Puisque les ennemis de la Commune de Paris étaient obligés de se référer à ces documents déjà anciens, il est permis de croire que les émissaires de la Commune, qui se sentaient maintenant très surveillés, s’abstenaient d’orienter visiblement vers la loi agraire le mouvement de protestation des prolétaires. Après tout, les plus habiles d’entre eux devaient bien comprendre qu’ils se briseraient à menacer et à attaquer de front le droit de propriété, mais qu’ils pouvaient peu à peu en réduire le contenu au profit du peuple et en resserrer la substance. Déjà, la taxation générale des denrées par la loi, émanée du peuple, n’était-elle point une première mainmise des prolétaires maîtres de l’État sur la réalité même du droit de propriété ? Je ne vois pas de brochure de Momoro à cette date précise ; mais j’en trouve une de lui, en avril 1793, où la loi agraire est ainsi comme atténuée en taxation et où sa fameuse formule sur les propriétés territoriales prend un sens un peu adouci : « Opinion de Momoro, administrateur et membre du Directoire du département de Paris, sur la fixation du maximum du prix des grains dans l’universalité de la République française, imprimée par ordre des comités d’agriculture et de commerce de la Convention nationale ». Voyez avec quelle prudence il s’avance.

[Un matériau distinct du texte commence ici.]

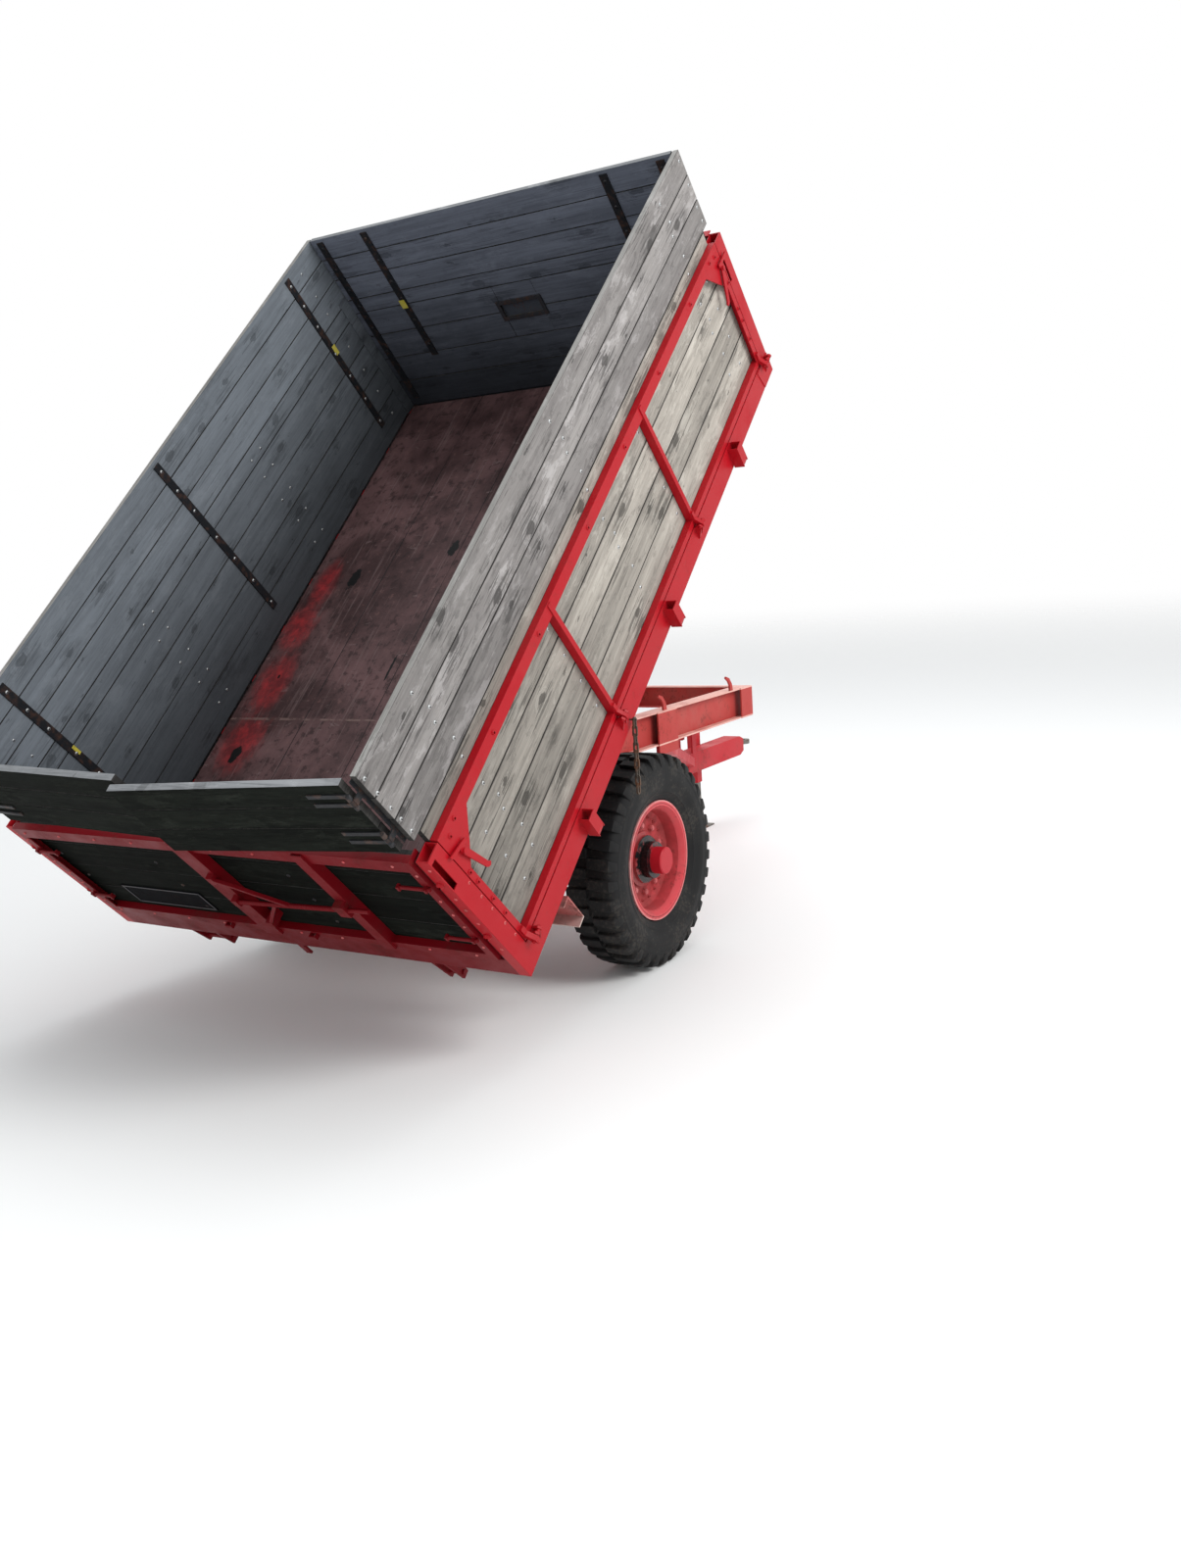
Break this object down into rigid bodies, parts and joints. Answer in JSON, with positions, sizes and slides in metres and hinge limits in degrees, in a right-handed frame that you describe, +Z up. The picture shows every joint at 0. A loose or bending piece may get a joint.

« Première proposition : Viole-t-on la propriété par la fixation du maximum du prix des grains ? Pour répondre d’une manière claire et entraînante, il faut ici définir ce que l’on doit entendre par propriété. La propriété proprement dite, et dans le sens qu’on lui donne, est le droit d’user de la chose ainsi qu’on l’entend.

Un individu peut, sur le terrain qui lui appartient, bâtir une maison et la renverser le lendemain, parce que c’est sa propriété, et qu’il a le droit, sous la sauvegarde des lois, d’en user et d’en abuser (sans nuire toutefois à la société par ces abus).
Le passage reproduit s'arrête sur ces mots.